I want also to know the cases which are not preferable to use auto increment ..and the alternatives...
note :: this question is general not specific to any DBMS , i wanna to know is this true also for DBMSs like ORACLE ,Mysql,INFORMIX,....
Thanks so much.
You should use identity (auto increment) columns. The bigint data type can store values up to 2^63-1 (9,223,372,036,854,775,807). I don't think your system is going to reach this value soon, even if you are inserting and deleting lots of records.
If you implement the method you propose properly, you will end up with a lot of locking problems. Otherwise, you will have to deal with exceptions thrown because of constraint violation (or even worse - non-unique values, if there is no primary key constraint).
An int datatype in SQL Server can hold values from -2,147,483,648 through 2,147,483,647.
If you seed your identity column with -2,147,483,648, e.g. FooId identity(-2,147,483,648, 1) then you have over 4 billion values to play with.
If you really think this is still not enough, you could use a bigint, which can hold values from -9,223,372,036,854,775,808 through 9,223,372,036,854,775,807, but this almost guaranteed to be overkill. Even with large data volumes and/or a large number of transactions, you will probably either run out of disk space or exhaust the lifetime of your application before you exhaust the identity values when using an int, and almost certainly when using a bigint.
To summarise, you should use an identity column and you should not care about gaps in the values since a) you have enough candidate values and b) it's an abstract number with no logical meaning.
If you were to implement the solution you suggest, with the code deriving the next identity column, you would have to consider concurrency, since you will have to synchronise access to the current maximum identity value between two competing transactions. Indeed, you may end up introducing a significant performance degradation, since you will have to first read the max value, calculate and then insert (not to mention the extra work involved in synchronising concurrent transactions). If, however, you use an identity column, concurrency will be handled for you by the database engine.
The solution they suggest can, and most likely will, create a concurrency problem and/or scalability problem. If two sessions use the Max technique you describe at the same time, they can come up with the same number and then both try to add it at the same time. This will create a constraint violation.
You can work around that problem by locking the table or catching exceptions, and keep re-inserting.. but that's a really bad way to do things. Locking will reduce performance and cause scalability issues (and if you're planning as many records as to be worried about overflowing an int then you will need scalability).
Identity fields are atomic operations. Two sessions cannot create the same identity field, so this problem is non-existent when using it.
If you're concerned that an identity field may overflow, then use a larger datatype, such as bigint. You would be hard pressed to generate enough records to overflow that.

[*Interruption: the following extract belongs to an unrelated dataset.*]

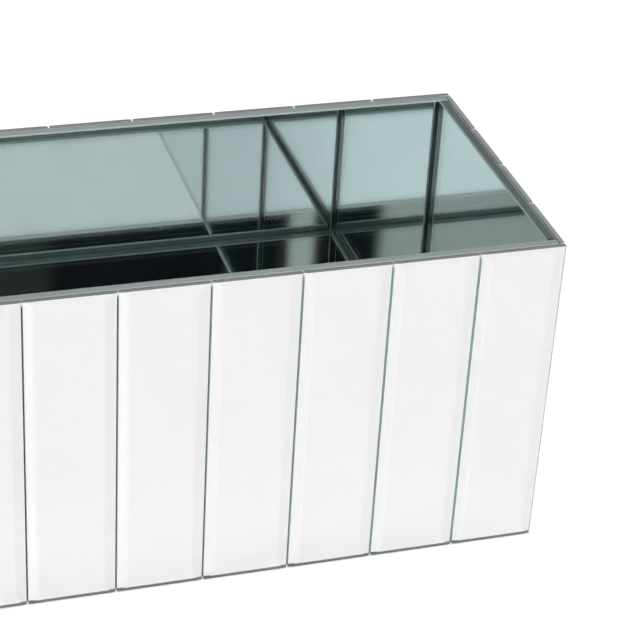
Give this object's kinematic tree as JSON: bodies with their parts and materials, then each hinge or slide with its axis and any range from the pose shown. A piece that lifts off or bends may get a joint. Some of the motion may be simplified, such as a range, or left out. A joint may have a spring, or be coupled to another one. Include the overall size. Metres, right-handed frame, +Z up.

Now, there are valid reasons NOT to use an identity field, but this is not one of them.
Continue to use the identity feature with PK in SQL Server. In mysql, there is also auto increment feature. Don't worry that you run out of integer range, you will run out of hard disk space before that happens.
I would advice AGAINST using the Identity/Auto-increment, because:
It's implementation is broken in SQL server 2005/2008. Read more
It doesn't work well if you are going to use an ORM to map your database to objects. Read more
I would advice you to use the Hi/Lo generator if you usually access your database through a program and don't depend on sending insert statements manually to the DB. You can read more about it in the second link.
One requirement is that when persisting my C# objects to the database I must decide the database ID (surrogate primary key) in code.
Second requirement is that the database type for the key must be int or char(x)... so no uniqueidentifier or binary(16) or the like.
These are unchangeable requirements.
What would be the best way to go about handling this?
One idea is the base64 encoded GUIDs looking like "XSiZtdXcKU68QWe7N96Dig". These are easily created in code and are to me acceptable in URLs if necessary. But will it be too expensive regarding performance (indexing, size) having all primary and foreign keys be char(22)? Off hand I really like this idea.
Another idea would be to create a code version of a database sequence creating incremented integers for me. But I don't know if this is plausible and would need some guidance to secure the reliability. The sequencer must know har far it has come and what about threads that I don't control etc.
I imagine that no table involved will ever exceed 1.000.000 rows... will probably be far less.
You could have a table called "sequences". For each table there would be a row with a counter. Then, when you need another number, fetch it from the counter table and increment it. Put it in a transaction and you will have uniqueness.
However this will suffer in terms of performance, of course.
A simple incrementing int would be the easiest way to ensure uniqueness. This is what the database will do if you let it. If you set the table row to auto_increment, the database will do this for you automatically.
There are no security issues with this, but since you will be handling it yourself instead of letting the database engine take care of it, you will need to ensure that you don't generate the same id twice. This should be simple if you are on a single threaded system, but if your program is distributed you will need to put some effort into ensuring the uniqueness.
Seeing that you have an ASP.NET app, you could do the following (hoping and assuming all users must authenticate themselves before using your app!):
Assign each user a unique "UserID" in your database (can be INT, or CHAR)
Assign each user a "HighestSequentialID" (INT) in your database
When the user logs on, read those values from the database and store them in e.g. a custom principal, or in a cookie, or something else
whenever the user is about to insert a row, create a segmented ID: (UserID).(User's sequential number) and store it as "VARCHAR(20)" - e.g. your UserID is 15 and thus this user's entries would have unique IDs of "15.00001", "15.00002" and so on.
when the user logs off (or at any other time), update its new, highest used sequential ID in the database so that next time around, you'll know what this user has used last
Again - you'll have to do a lot more housekeeping work yourself, and it's always prone to a mishap (assigning a duplicate user ID, or misinterpreting the highest sequential number for that user).
I would strongly recommend trying to get these requirements changed - with these in place, all solutions will be sub-optimal at best, while using the database to handle this would be totally painless.
Marc
For a table below 1.000.000 rows, I would not be too terribly concerned about a char(22) Primary key. Of course the ideal solution for a situation like this would be for each object to have something unique about it that you could leverage for the key, even if it is a multi-part key. The next ideal solution would be to have the requirements changed :)